The readings can be found here and here.
I was once told that the iPod is a kind of drug, in that it causes the listener to achieve a state of euphoria or happiness, simply because each song is (potentially) a favourite. In other words, there are no mediocre songs on someone’s iPod. There is the potential that one will simply continue to listen to favourites throughout the day.
Michael Bull calls this kind of state a “zone of immunity,” to use Richard Sennett’s term for the place of the church in Western civilization.
“The church, in Sennett’s argument, created a zone of ‘immunity’ for the citizen, an ordered space in which the subject could feel secure. Today this zone of immunity and security is a mobile one existing between the ears of iPod users as they move through the city--enveloped in what they imagine to be their own reality, each holding Apple iPods--twenty-first century icon and acoustic metaphor for much urban life.” (Iconic Designs 108)
The interesting thing is that the design of the iPod has evolved over time. The key to the iPod's success is twofold. It is an issue of space, that one could now conceivably put their complete collection of music on something small enough to fit in their hand. It is also an issue of user interface, a way to access that music.
The scroll wheel is the key - first, the click wheel, a combination of moving parts and buttons. Next, touch sensitive, solid state, no more clicking or buttons. Finally, a combination of solid state touch sensitive and clicking for play/pause, next/back, etc. The interface becomes simpler for the user as it becomes more technologically complex.

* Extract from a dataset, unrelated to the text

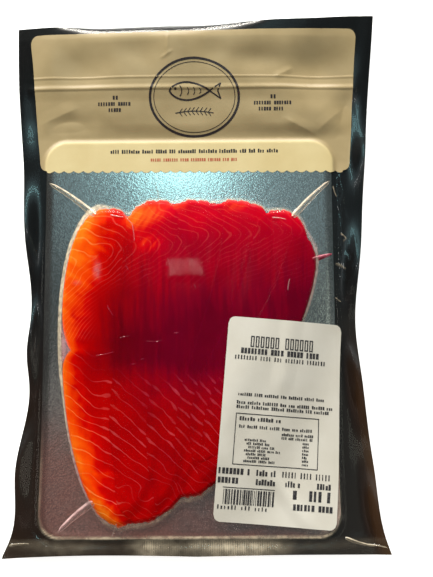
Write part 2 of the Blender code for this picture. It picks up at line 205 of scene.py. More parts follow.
# The zip, and the header's loose film and its folds.
ZIP_TOP = 104.0
ZIP_CREST = 98.0
ZIP_FOOT = 97.1
ZIP_FADES = 91.0
ZIP_HEIGHT = 0.75
ZIP_IN_BACK = 0.6
FLANGE_HALF = 0.7
FLANGE_HEIGHT = 0.3
DENTS = (
    ((-58, 110), (14, 11), -1.8), ((-30, 117), (13, 8), -1.0), ((-12, 122), (9, 9), 0.7),
    ((9, 117), (9, 8), -1.0), ((31, 113), (15, 7), -1.8), ((62, 109), (17, 12), -3.2),
    ((-76, 112), (6, 12), 0.5), ((-66, 80), (15, 5), -0.9), ((80, 86), (8, 10), -1.6),
    ((-40, 84), (10, 7), 0.5), ((30, 84), (13, 7), 0.8), ((62, 85), (14, 9), 1.0),
)
HEADER_FOLDS = (
    ((-83, 79), (-60, 89), 6.0, 0.5), ((44, 83), (67, 71), 5.0, 0.7), ((62, 74), (78, 88), 5.0, 0.4),
    ((-14, 128), (-15, 114), 1.6, 0.25), ((-19, 113), (-11, 118), 1.6, 0.25),
    ((40, 103), (52, 109), 3.0, 0.35),
)

# The price label, how it drapes, and its two soft ridges.
LABEL_CENTRE = (42.1, -74.5)
LABEL_HALF = (30, 50)
LABEL_CORNER = 3.5
LABEL_THICK = 0.3
LABEL_TURN = math.radians(-5)
LABEL_GAP = 0.56
LABEL_OVER_FILM = 0.6
LABEL_OVER_BOARD = 0.9
LABEL_BRIDGE = 12
LABEL_DRAPE = 24
LABEL_STIFF = 5
LABEL_PULL = 3.0
LABEL_RIDGES = (((49.5, -18.0), (41.5, -62.0), 7.0, 0.8), ((35.0, -99.0), (57.0, -128.0), 6.0, 0.7))

# What lies in the pack and on its clear film, from the table up.
BACK_FILM = 0.2
BOARD_LIES = 0.24
BOARD_THICK = 0.95
FOOD_LIES = 1.22
SLICE_GAP = 0.12
SLICE_LEAST = 0.1
SLICE_UNEVEN = 0.07
CLEAR_LIES = 0.32
CLEAR_OVER_BOARD = 1.02
CLEAR_OVER_FOOD = 0.15
RIM_LIES = 0.05
FOLD_LIES = 0.06

# The sand-coloured print: its corners on the pack, and its scalloped lower edge.
PRINT_LEFT = (-81.3, -86.8)
PRINT_RIGHT = (80.0, 84.2)
PRINT_FOOT = 53.3
PRINT_TOP = (127.2, 129.0)
PRINT_CORNER = 4
SCALLOPS = 32
SCALLOP_DEPTH = 1.1
PRINT_LIES = 0.07

# The emblem, rings round a fish over a sprig, and how thick ink is and how far it lies off its sheet.
EMBLEM_MIDDLE = (-0.6, 93.2)
EMBLEM_REACH = (23.2, 20.2)
EMBLEM_RINGS = ((0, 1.25), (2.0, 0.35))
FISH_UP = 3.2
SPRIG_DOWN = 8.2
INK_LIES = 0.05
INK_THICK = 0.03
RIB_PITCH = 1.1

# Lines of words on the label: left, foot, right, letter height and seed, and if not the usual, how wide a
# letter and its block are and how tall letters stand.
CAPITALS = (1.0,)
LABEL_WORDS = (
    (-22.6, 32.0, 20.0, 2.8, 71, 0.62, 0.82, CAPITALS),
    (-25.4, 29.0, 23.6, 2.1, 72, 0.7, 0.5, (1.0, 0.9)),
    (-22.4, 11.2, 23.4, 1.5, 73, 0.7),
    (-22.8, 7.2, 27.6, 1.6, 74, 0.7),
    (-22.8, 5.0, 25.6, 1.6, 75, 0.7),
    (-20.8, -0.8, 1.0, 1.9, 76, 0.7),
    (-20.8, -4.4, 16.6, 1.5, 77, 0.7),
    (0.8, -6.9, 17.2, 1.3, 78, 0.7),
    (0.8, -8.7, 17.2, 1.3, 79, 0.7),
    (-29.2, -27.0, -12.4, 2.9, 100, 0.62, 0.78, CAPITALS),
    (-10.6, -27.0, 0.4, 2.9, 101, 0.5, 0.8),
    (2.2, -27.0, 29.0, 2.8, 102, 0.55, 0.45, CAPITALS),
    (-29.2, -31.4, -18.4, 2.8, 103, 0.62, 0.78, CAPITALS),
    (-10.6, -31.4, 0.4, 2.8, 104, 0.5, 0.8),
    (4.0, -31.4, 12.0, 2.8, 105, 0.45, 0.8),
    (19.6, -31.4, 27.0, 2.8, 106, 0.5, 0.8),
    (16.0, -37.4, 28.0, 5.0, 107, 0.45, 0.74, CAPITALS),
    (8.4, -42.0, 29.6, 2.9, 109, 0.62, 0.8, CAPITALS),
    (-28.5, -43.8, -2.0, 2.0, 110, 0.85, 0.45),
)

# The camera that took the photograph, fitted to the label, the board and the pouch.
CAMERA_PLACE = (13.33 * MM, -58.68 * MM, 406.16 * MM)
CAMERA_TURN = (7.2095, 0.4729, -0.3627)
CAMERA_LENS = 49.91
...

The aesthetic design of the iPod is something which is often overlooked in terms of its allure. Many would talk about its domination in the marketplace, or the problems with its ties to specific software (iTunes). Not many discuss what I think is its main strength - its appearance. Its design is what draws me to it - its clean lines, the materials that make it up. The way it looks in the dark (the 3rd Gen iPod is what this last part is referring to).
Bull calls the iPod a “perfect marriage between aesthetics and functionality, of sound and touch--the auditory world in the palm of the hand.” (105) It comes to market at a time of increasing mobility and privatization - this is, in fact, not a new thing.
Bull seems to equate an iPod with the Gothic cathedral: “The populace invariably went into these spaces not merely to pray but to enter envelopes of sound resounding through their bodies, amplified by the great arches of the cathedral.” (106) Back to the iPod, now that people were free from the constraints of radio, those sonic envelopes “exist in the personal playlist of the iPod.” He also considers the idea of your whole music collection fitting in the palm of your hand a magical one. (107) This is interesting. This is something that was never possible in the past.
The iPod is, in fact, intoxicating: “an intoxicating mixture of music, proximity and privacy whilst on the move.” (No Dead Air 344) iPod users might use the device as a way to inhabit the spaces within which they move, a creation of a “privatised auditory bubble,” a means to control time and space through which they move.
Consider what Bull writes on the bottom of pg. 346.
As opposed to thinking that the iPod destroys community or creates isolation, Bull suggests that “music enables users to clear a space for thought, imagination and miid maintenance.” (349) For Bull, the choice of music by the listener enables a form of “biological travelling,” that the narrative of the listener’s life is recalled in the current space of travelling, thus making their journey one that is more personal.
“The world and their biography is recollected and accompanied by sound.” (349)
The world becomes “intimate, known, and possessed.” (350) - the world around them seem to work in tandem with the music (this isn’t actually happening, but it seems like it might magically be).
The city dweller is able to reorganise the sounds of the city. (352)
“the city becomes a personalised audio visual environment, yet even the sense of touch and the concomitant [naturally accompanying] relational experience of the street is transformed, invariably making the iPod user happier as they move, empowered through the street.” (352)
What do you think of Bull's idea of dancing through a crowd, instead of struggling? Does the iPod still hold such cultural cache as Bull suggested it did in 2005 and 2006?